De son côté, Stradella averti par son aventure de Rome, avait fait des démarches à Turin pour se procurer des appuis. Son talent lui avait valu la protection de la duchesse de Savoie, alors régente de l'État. Cette princesse entreprit de soustraire les deux amants à la fureur de leur ennemi; elle fit entrer Hortensia dans un couvent, et donna à Stradella le titre de son premier chanteur ainsi qu'un logement dans son palais. Ces précautions parurent suffisantes, et les amants jouissaient depuis quelques mois d'une parfaite tranquillité; ils commençaient à croire qu'après l'aventure de Rome, le noble vénitien s'était lassé de les poursuivre, quand un soir Stradella, qui prenait l'air sur les remparts de Turin, fut assailli par trois hommes qui le laissèrent pour mort avec un coup de poignard dans la poitrine. C'était le vieux Romain, père d'Hortensia, et ses deux assassins, qui, aussitôt le crime commis, cherchèrent un asile dans le palais de l'ambassadeur de France. M. de Villars, ne voulant ni les protéger après un assassinat qui fit la nouvelle du jour à Turin, ni les livrer à la justice après que son palais leur avait servi d'asile, prit le parti de les faire évader125.

 

Cependant, contre toute apparence, Stradella guérit de sa blessure, qui le mit hors d'état de chanter, et le Vénitien vit échouer ses projets pour la seconde fois, mais sans abandonner le soin de sa vengeance.
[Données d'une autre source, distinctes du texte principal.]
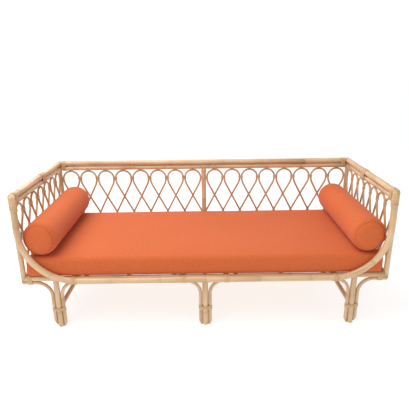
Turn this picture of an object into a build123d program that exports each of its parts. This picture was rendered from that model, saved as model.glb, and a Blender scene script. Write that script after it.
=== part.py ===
"""Rattan daybed: a bent-pole frame with a looped-cane back and arms, a slatted seat,
one box cushion and two bolsters.

Frame: +X along the seat, to the right as seen from the front, +Y to the rear, +Z up.
The origin is on the floor, under the middle of the overall box. Left and right are as
seen from the front. Millimetres.
"""
from build123d import *
from math import atan, cos, pi, radians, sin, sqrt, tan
import os

os.makedirs("parts", exist_ok=True)

# ---------------------------------------------------------------- driving dimensions
WIDTH = 2000.0            # over the arms' upper poles
DEPTH = 835.0             # from the front hoop's face to the back poles' rear side
TOP_Z = 758.0             # centre line of the upper pole of back and arms
SEAT_Z = 296.5            # centre line of the seat frame and of the hoop's level run

TOP_R = 17.0              # upper pole
SECOND_R = 15.0           # lower pole of the doubled rail
HOOP_R = 17.0             # bent front hoop
POST_R = 14.0             # corner posts and seat frame
CENTRE_POST_R = 16.0      # middle post of the back
LEG_R = 16.0              # middle pole of each leg
BRACE_R = 9.75            # bent braces beside each leg pole
STRETCHER_R = 13.0
BEARER_R = 12.0
CANE_R = 6.25             # canes of the loops
TOUCH = 0.2               # clearance left between round pieces that lie side by side
WRAP = 1.8                # thickness of the cane strip wound round the joints
HOLE_EASE = 0.05          # clearance between a binding and the poles inside it
BEND_EASE = 1.1           # extra room in a binding where the pole inside begins to bend

HOOP_X = 973.0            # centre line of the hoop's uprights
HOOP_BEND = 280.0         # radius of the hoop's two big bends
LEG_X = 813.0             # centre line of the outer legs
BRACE_BEND = 80.0
BRACE_REACH = 195.0       # from a leg's centre to the slanted tip of its brace
BRACE_SLANT = 12.0        # how much longer a tip is on top than underneath
STRETCHER_Z = 108.0       # height of the leg bindings and of the stretchers

BACK_LOOPS = 8            # loops in each half of the back
ARM_LOOPS = 7             # loops in each arm
TIE_HEIGHT = 20.0         # small binding between two neighbouring loops
KINK_RUN = 10.0           # where a cane bends back upright after it has crossed its twin

SLAT_COUNT = 9
SLAT_WIDTH = 56.0
SLAT_THICK = 10.0
SLAT_PITCH = 82.0
BEARER_XS = [-912.0, -655.0, -420.0, -170.0, 170.0, 420.0, 655.0, 912.0]

CUSHION_WIDTH = 1924.0
CUSHION_TOP_Z = 428.0
CUSHION_ROUND = 22.0
BOLSTER_R = 94.0
BOLSTER_X = 866.0
BOLSTER_ROUND = 56.0
COVER_THICK = 1.5         # sewn fabric cover
CLOTH_GAP = 0.4           # clearance between loose cushions and what they lie on

# ------------------------------------------------------------------ derived positions
CORNER_X = WIDTH / 2 - TOP_R
HOOP_Y = -DEPTH / 2 + HOOP_R
BACK_Y = DEPTH / 2 - TOP_R
FRONT_Y = HOOP_Y + HOOP_R + POST_R + TOUCH
SECOND_Z = TOP_Z - TOP_R - SECOND_R - TOUCH
LOOP_TOP_Z = SECOND_Z - SECOND_R - CANE_R - TOUCH
BRACE_Z = SEAT_Z - POST_R - BRACE_R - TOUCH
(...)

Seulement, rendu prudent par le manque de succès, il prit un nom obscur, et vint s'établir à Turin, se contentant, pour le moment, de faire épier Hortensia et son amant.

On sera peut-être étonné de cet acharnement, mais tel était l'honneur de ces temps; si le noble vénitien eût abandonné sa vengeance, il eût été méprisé126.

Un an se passa ainsi; la duchesse de Savoie, de plus en plus touchée du sort des deux amants, voulut rendre leur union légitime et la consacrer par le mariage. Après la cérémonie, Hortensia, ennuyée du séjour du couvent, eut envie de voir la rivière de Gênes; Stradella l'y conduisit, et le lendemain de leur arrivée à Gênes, ils furent trouvés poignardés dans leur lit.

FIN DE LA PREMIÈRE PARTIE
123Ah! le ciel par ses feux rend son crime plus clair à mes yeux! Cela veut dire que l'éclair lui fait voir que Desdemona est endormie, et que les mots caro ben (toi que j'aime) sont adressés en songe à l'homme qu'elle aime, et non pas à lui Othello, qui s'avance, et qu'elle ne peut pas voir s'approcher, puisqu'elle dort.
124Voir les Mémoires de Benvenuto, et l'excellente Histoire de Toscane de Pignotti, 1814. C'est un livre de bonne foi, et bien supérieur à celui de M. Sismondi, qui ne sait pas peindre les mœurs et la physionomie d'un siècle.
125Fait absolument semblable à Chambéry, juillet 1823.
126Anecdote de mon ami de Bergame, obligé, par la rumeur publique, d'assassiner d'un coup de fusil, dans la rue, un sbire qui l'avait regardé de travers (1782). Il en fut quitte pour un séjour de six semaines en Suisse.